With Quan ho performances in the fields, on country roads, or beneath the shade of banyan trees dying out, its hard to say the art is still what it used to be.

The gentle a cappella harmonies are often lost in a web of microphones, amplifiers and loud speakers as modern Quan ho performers must oblige thousands of audience members sitting in well-lit auditoriums and modern theaters in order to make a living.

Even the tunes and notes of some of the oldest songs in the Quan ho repertoire have been changed over the years.

Revival?

Bac Ninh authorities have made efforts to archive Quan ho songs, publish books on the subject and even teach Quan ho in schools.

Bac Ninh Municipal High School of Culture and Arts is a good example.

Numerous projects and seminars aiming to revive Quan ho have been held at the school. However there are still very few people, even in Bac Ninh, who know what a “real” Quan ho performance looks and sounds like.

“The hospitable spirit in Quan ho villages, the elegance of the courtship ritual and the religious aspects of Quan ho have not been fully revived,” said Quan ho scholar Nguyen Danh Khiem.

“Quan ho is losing its ritual norms,” said head of the Vietnam Institute of Cuture and Arts Dr. Nguyen Chi Ben. “Quan ho is no longer associated with religious rituals and festivities. Quan ho karaoke and restaurant styles are more popular than Quan ho a cappella performances.

“Quan ho villages used to hold singing tournaments for singers to challenge themselves in festivals,” he said, adding that reviving this spirit of competition may be the best way to produce good singers and get listeners excited about the form.

Ben said the competitions could “wake up the aesthetic spirit of Quan ho.”

Despite waning interest, Quan ho is still able to mesmerize people who hear it in its traditional form for the first time.

In 1994, Vietnamese-American Nguyen Thuyet Phong, who holds a Ph.D. in music, visited Bac Ninh with 12 American and British researchers to study Quan ho recently. He was taken aback.

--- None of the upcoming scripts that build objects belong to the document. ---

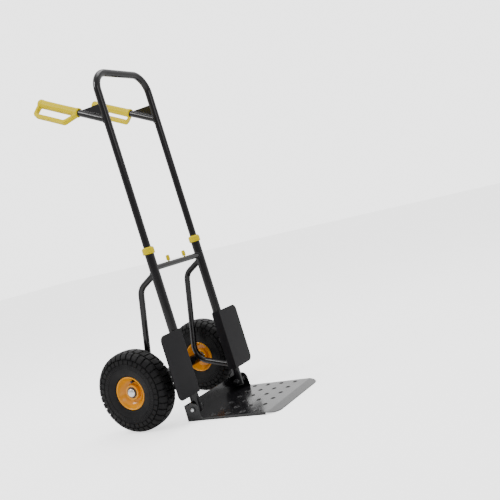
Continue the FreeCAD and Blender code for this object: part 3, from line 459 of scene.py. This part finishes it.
# ---------------------------------------------------------------- frame tubes
for side, k in SIDES:
    # lower rail, its lower end cut square with an eased rim
    pts = [F(k * 135, 0, z) for z in (-14, -13.6, -12.8, 100, 250, 400, 503)]
    ob = sweep("rail_tube_" + side, pts, [14.4 * MM, 14.8 * MM, 15 * MM] + [15 * MM] * 4, n=56)
    finish_piece(ob, GLOSS, "frame", ("rail_" + side,))
    # side brace: down from the rail, round the front of the axle tube, forward to the rail's foot
    run = rounded_run([(0, 441), (-74.4, 404.6), (-147.6, 107.2), (0, 57)], [45, 55], 2.5)
    d0 = np.array(run[1]) - np.array(run[0])
    d0 /= np.linalg.norm(d0)
    d1 = np.array(run[-2]) - np.array(run[-1])
    d1 /= np.linalg.norm(d1)
    run = [np.array(run[0]) + d0 * 8] + run[1:-1] + [np.array(run[-1]) + d1 * 8]
    ob = sweep("brace_tube_" + side, [F(k * 135, p[0], p[1]) for p in run], 10 * MM, n=40, caps=False)
    # both ends stop within the rail's wall, short of its bore
    for first, d in ((0, d0), (len(run) * 40 - 40, d1)):
        along = (F(0, d[0], d[1]) - F(0, 0, 0)).normalized()
        for v in ob.data.vertices[first:first + 40]:
            w = v.co - F(k * 135, 0, 0)
            w = w - UP * w.dot(UP)
            g = along - UP * along.dot(UP)
            A, B, C = g.dot(g), 2 * w.dot(g), w.dot(w) - (14.2 * MM) ** 2
            v.co += along * ((-B + math.sqrt(B * B - 4 * A * C)) / (2 * A))
    ob.data.update()
    finish_piece(ob, GLOSS, "frame", ("side_brace_" + side,))

    rail0 = F(k * 135, 0, 0)
    brace_top = F(k * 135, 0, 441)
    weld("weld_brace_top_" + side, "frame", rail0, UP, 15 * MM, brace_top, F(k * 135, -74.4, 404.6) - brace_top, 10 * MM)
    foot = F(k * 135, 0, 57)
    weld("weld_brace_foot_" + side, "frame", rail0, UP, 15 * MM, foot, F(k * 135, -147.6, 107.2) - foot, 10 * MM)
    # seams either side of the place where the brace crosses the axle tube
    for j, off in enumerate((-5.6, 5.6)):
        seam, rad = [], []
        for i in range(25):
            t = math.radians(25.1 + (i - 12) * 2.6)
            seam.append(F(k * 135 + off, -155 + 18.2 * math.cos(t), 105.07 + 18.2 * math.sin(t)))
            rad.append(1.7 * MM * min(1.0, 0.4 + i * 0.3, 0.4 + (24 - i) * 0.3) * (1.0 + 0.12 * abs(math.sin(i * 1.1))))
        ob = sweep("weld_axle_%s_%d" % (side, j), seam, rad, n=10)
        finish_piece(ob, WELD, "frame")
    bar0 = F(0, 0, 455.8)
    weld("weld_crossbar_" + side, "frame", rail0, UP, 15 * MM, F(k * 135, 0, 455.8), X * -k, 9 * MM)
    # the guards are stitched to the rails
    for i, z in enumerate((62, 142, 222)):
        bead("weld_guard_%s_%d" % (side, i), "frame", F(k * 119.6, -13.0, z), F(k * 119.9, -13.2, z + 20), 1.5)
        bead("weld_guard_front_%s_%d" % (side, i), "frame", F(k * 150.6, 14.6, z), F(k * 150.6, 14.6, z + 20), 1.4)

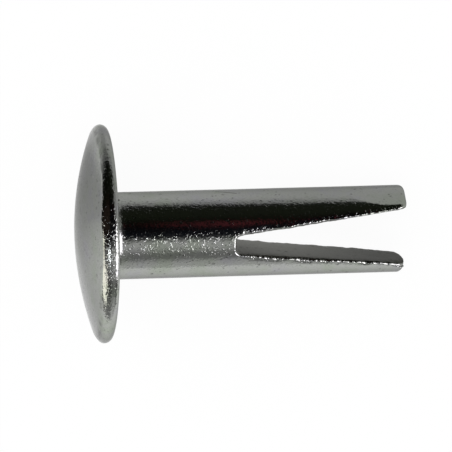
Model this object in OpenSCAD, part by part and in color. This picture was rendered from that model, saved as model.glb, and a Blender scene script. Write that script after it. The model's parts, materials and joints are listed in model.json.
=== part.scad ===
// Split rivet: a low crowned head, a plain round shank, and a notch cut in from the end of the
// shank, which leaves two prongs to be spread and turned over behind the work.
// It is one piece of wire, headed and notched cold, then plated.
//
// The rivet's own axis runs from the bearing face under the head, at 0, to the tips of the prongs.
// The rivet lies as it comes to rest: on the rim of the head and on one edge of each prong, with
// the notch opening upwards and downwards. The floor is at z = 0.
// Lengths are in millimetres and angles in degrees.

/* [Head] */
// Diameter of the head
head_d = 9; // [7:0.1:14]
// Radius of the crown
crown_r = 12; // [9:0.5:20]
// Radius of the full round on the head's rim
rim_round = 0.31; // [0.15:0.01:0.45]
// How far the head is headed off the shank's axis, away from the thinner prong
head_shift = 0.1; // [0:0.01:0.3]

/* [Shank] */
// Diameter of the shank
shank_d = 3.6; // [3:0.1:5]
// Length of the shank, from the bearing face to the tips
shank_l = 12.25; // [9:0.25:20]
// Rounding of the shank's outer edge at the tips
tip_round = 0.35; // [0.1:0.05:0.5]
// How much wider the rivet is over the prongs' tips than over the plain shank
tip_spread = 0.02; // [0.01:0.01:0.2]

/* [Notch] */
// Depth of the notch, from the tips
notch_depth = 7.2; // [4:0.1:9]
// Width of the notch at the tips
tip_gap = 2.3; // [1.6:0.05:2.6]
// Width of the notch at its blunt root
root_gap = 0.72; // [0.5:0.02:1]
// Rounding of the root's two corners
root_round = 0.2; // [0.05:0.05:0.25]
// How far the notch stands off the axis at the tips, towards the thinner prong
tip_shift = 0.06; // [0:0.01:0.15]
// How far the notch stands off the axis at its root, towards the thinner prong
root_shift = 0.19; // [0:0.01:0.3]

/* [Hidden] */
$fn = 128;

head_r = head_d / 2;
shank_r = shank_d / 2;

// The crown is tangent to the rim's round, which is tangent to the flat bearing face.
rim_centre_r = head_r - rim_round;
crown_centre = sqrt(pow(crown_r - rim_round, 2) - pow(rim_centre_r, 2)) - rim_round;
// Height of the head, from the bearing face to the top of the crown
head_h = crown_r - crown_centre;

// The two faces of the notch, as their distance from the axis at a place along it:
// side 1 is the thicker prong, side -1 the thinner one.
root_x = shank_l - notch_depth;
function face_slope(side) = ((tip_gap - root_gap) / 2 + side * (root_shift - tip_shift)) / notch_depth;
function face_y(side, x) = tip_gap / 2 - side * tip_shift - face_slope(side) * (shank_l - x);

// The shank is plain as far as the root. From there the prongs' skin opens out a little as far as
// the rounding at the tips. skin_r is its radius at a place along the prongs.
rounding_x = shank_l - tip_round;
tip_r = shank_r + tip_spread / 2;
function skin_r(x) =
    let (short = max(0, rounding_x - x), past = max(0, x - rounding_x))
    tip_r - (tip_r - shank_r) * short / (rounding_x - root_x)
    - tip_round + sqrt(pow(tip_round, 2) - pow(past, 2));

// Distance from the axis, square to the faces' width, of the edge between a face and the skin.
function edge_z(side, x) = sqrt(pow(skin_r(x), 2) - pow(face_y(side, x), 2));

// The roll about the axis that brings the two prongs' edges level where they touch the floor.
rest_roll = atan2(
    edge_z(1, rounding_x) - edge_z(-1, rounding_x),
    face_y(1, rounding_x) + face_y(-1, rounding_x));

// The tilt of the axis, tips down, at which the rim of the head and the prongs' edges reach
// equally far down. Both depths are measured from the axis at the bearing face.
TIP_STEPS = 200;
tip_places = [for (i = [0 : TIP_STEPS]) shank_l - tip_round * (2 - 2 * i / TIP_STEPS)];
function edge_height(side, x, up) =
    up * edge_z(side, x) * cos(rest_roll) + side * face_y(side, x) * sin(rest_roll);
function head_depth(tilt) =
    (rim_centre_r - head_shift * sin(rest_roll)) * cos(tilt) - rim_round * sin(tilt) + rim_round;
function prong_depth(tilt) =
    max([for (side = [-1, 1], x = tip_places) x * sin(tilt) - edge_height(side, x, -1) * cos(tilt)]);
function level_tilt(low, high, halvings) =
    let (middle = (low + high) / 2)
    halvings == 0 ? middle
    : prong_depth(middle) < head_depth(middle) ? level_tilt(middle, high, halvings - 1)
    : level_tilt(low, middle, halvings - 1);
rest_tilt = level_tilt(0, 60, 30);

// The lying rivet is centred along X between the crown and the prongs' upper edges.
lying_left = crown_centre * cos(rest_tilt) - crown_r;
lying_right = max([for (side = [-1, 1], x = tip_places)
    x * cos(rest_tilt) + edge_height(side, x, 1) * sin(rest_tilt)]);

// Half section of the head: the crown as far as the rim's centre, and the round rim.
module head_section() {
    rim_angle = atan2(rim_centre_r, crown_centre + rim_round);
    intersection() {
        translate([0, crown_centre]) circle(r = crown_r);
        polygon([
            [0, 0],
            [rim_centre_r, 0],
            [rim_centre_r, -rim_round],
            [crown_r * tan(rim_angle), -head_h],
            [0, -head_h]
        ]);
    }
    translate([rim_centre_r, -rim_round]) circle(r = rim_round);
}

// Half section of the shank, from inside the head to the rounded edge at the tips.
module shank_section() {
    polygon([
        [0, -rim_round],
        [shank_r, -rim_round],
        [shank_r, root_x],
        [tip_r, rounding_x],
        [tip_r - tip_round, rounding_x],
        [tip_r - tip_round, shank_l],
        [0, shank_l]
    ]);
    translate([tip_r - tip_round, rounding_x]) circle(r = tip_round);
}

// Outline of the notch, open past the tips, with a blunt root between two rounded corners.
module notch_outline() {
    past_x = shank_l + 1;
    corner_x = root_x + root_round;
    function lean(side) = atan(face_slope(side));
    function corner_y(side) = side * (face_y(side, corner_x) - root_round / cos(lean(side)));
    function face_end(side) =
        [corner_x - root_round * sin(lean(side)), corner_y(side) + side * root_round * cos(lean(side))];
    polygon([
        [past_x, -face_y(-1, past_x)],
        [past_x, face_y(1, past_x)],
        face_end(1),
        [root_x, corner_y(1)],
        [root_x, corner_y(-1)],
        face_end(-1)
    ]);
    for (side = [-1, 1]) translate([corner_x, corner_y(side)]) circle(r = root_round);
}

module rivet() {
    color("gainsboro")
    translate([-(lying_left + lying_right) / 2, 0, head_depth(rest_tilt)])
    rotate([0, rest_tilt, 0])
    rotate([rest_roll, 0, 0])
    difference() {
        union() {
            translate([0, head_shift, 0]) rotate([0, 90, 0]) rotate_extrude() head_section();
            rotate([0, 90, 0]) rotate_extrude() shank_section();
        }
        linear_extrude(height = 2 * shank_d, center = true) notch_outline();
    }
}

rivet();
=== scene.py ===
"""Split rivet in bright nickel plate, lying on a pale floor."""
import json
import math
from itertools import accumulate
from types import SimpleNamespace

import bmesh
import bpy
from mathutils import Matrix, Vector


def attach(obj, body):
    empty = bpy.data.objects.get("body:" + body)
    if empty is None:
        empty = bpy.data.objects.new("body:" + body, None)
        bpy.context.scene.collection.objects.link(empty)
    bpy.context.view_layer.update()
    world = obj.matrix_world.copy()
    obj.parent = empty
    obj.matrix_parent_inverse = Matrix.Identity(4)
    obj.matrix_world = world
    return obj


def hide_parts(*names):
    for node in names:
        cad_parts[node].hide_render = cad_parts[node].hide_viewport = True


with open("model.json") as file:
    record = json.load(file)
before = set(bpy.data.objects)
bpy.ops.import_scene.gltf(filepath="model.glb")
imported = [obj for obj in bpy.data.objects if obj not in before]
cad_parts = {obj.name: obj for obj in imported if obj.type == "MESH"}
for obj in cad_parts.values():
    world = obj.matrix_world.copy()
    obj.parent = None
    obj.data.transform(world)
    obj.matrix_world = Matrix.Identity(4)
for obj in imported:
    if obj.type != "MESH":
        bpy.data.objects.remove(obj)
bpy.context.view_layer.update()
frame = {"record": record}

bl_info = {
    "name": "Split Rivet",
    "version": (1, 0, 0),
    "blender": (4, 5, 0),
    "location": "View3D > Sidebar > Rivet",
    "description": "Makes a nickel plated split rivet as it lies, with its floor, light and camera",
    "category": "Add Mesh",
}

MM = 0.001
QUARTER = math.pi / 2
# Heights of the plate's relief. The last two are lines drawn on the sheared faces and turned on the
# rim.
PEEL_HEIGHT = 0.0016 * MM
GRAIN_HEIGHT = 0.0022 * MM
SCAR_HEIGHT = 0.0042 * MM
PIT_DEPTH = 0.008 * MM
SHEAR_HEIGHT = 0.003 * MM
TURNED_HEIGHT = 0.0035 * MM
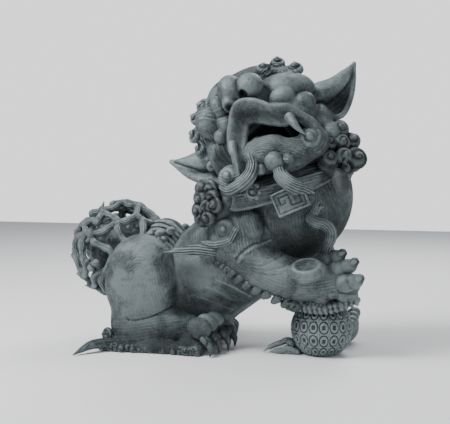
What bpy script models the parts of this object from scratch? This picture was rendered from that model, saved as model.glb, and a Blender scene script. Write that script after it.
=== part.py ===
"""A temple guardian lion, seated with a raised forepaw on a lattice ball.

Metres, +Z up. The lion faces +X and turns its head to -Y, so -Y is the near flank.
Each casting is a rounded solid built up from eggs, tapered bars and discs.
The castings are listed from the large sections to the small applied ones.
Every casting is cut back to fit on the ones listed before it, so the large ones stay whole.
The large sections are hollow, with their cores open underneath or at a joint.
"""

import math

import bmesh
import bpy
import numpy as np
from mathutils import Vector
from mathutils.bvhtree import BVHTree

HEIGHT = 1.20            # to the top curl of the brow
WALL = 0.014             # wall of the hollow castings
SEAM = 0.0060            # clearance left where a casting is cut to fit on another
FIT = 0.0005             # least clearance between the finished faces
BALL_R = 0.126           # lattice ball
BALL_Z = 0.106           # its centre, lower than its radius, so it stands on a flat
BALL_X, BALL_Y = 0.470, -0.090
TAIL_R = 0.215           # openwork tail
TAIL_C = (-0.425, 0.0, 0.392)
STRAND = 0.0145          # radius of a tail strand
HEAD = (0.218, -0.033, 0.920)
HEAD_TURN, HEAD_ROLL, HEAD_LIFT = 8.0, -30.0, -20.0
SPAN_Y = 0.130           # haunch and foot stand this far to each side of the middle


# ---------------------------------------------------------------- rounded solids
def rotation(turn, roll, lift):
    """Turn about Z, after roll about Y, after lift about X, in degrees."""
    cx, sx = math.cos(math.radians(lift)), math.sin(math.radians(lift))
    cy, sy = math.cos(math.radians(roll)), math.sin(math.radians(roll))
    cz, sz = math.cos(math.radians(turn)), math.sin(math.radians(turn))
    about_x = np.array([[1, 0, 0], [0, cx, -sx], [0, sx, cx]])
    about_y = np.array([[cy, 0, sy], [0, 1, 0], [-sy, 0, cy]])
    about_z = np.array([[cz, -sz, 0], [sz, cz, 0], [0, 0, 1]])
    return about_z @ about_y @ about_x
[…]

“Nowhere in the world have we ever seen such a wonderful folk art like this,” he said.

Some hope that tourism can help save Quan ho.

“Tourism can help to introduce the elegant characteristics of Quan ho to tourists,” said Dr. Ben.

“But not all tourists will want to spend the time to see a whole Quan ho performance. So tourism companies should publish Quan ho booklets and CDs that tourists can take home,” said Dr. Ben.

Ben said that tours could take travelers to Quan ho villages, show them the art, feed them traditional cooking, have them try on traditional costumes and even teach them to sing.

THE LIM FESTIVAL

Lim Village on Lim Hill is home to perhaps the most lively Quan ho culture. Every year, the Lim Festival attracts thousands of visitors just after Tet (Lunar New Year) from the 12th to the 14th days of the first lunar month.

Highlights include a number of religious and courtship singing rituals that employ traditional Quan ho singing, along with traditional games and a government-sponsored singing tournament. The 13th day is the festival’s main day.

Quan ho courtship performances on dragon boats are the event’s biggest crowd pleaser. The female singers sit on one side while the males either sit or stand at the boat’s ends. An initial “challenge phrase” is sung by a pair of female singers, following a matching “response phrase” from a pair of males. The singing sessions last for days with various singers taking part in the courtship.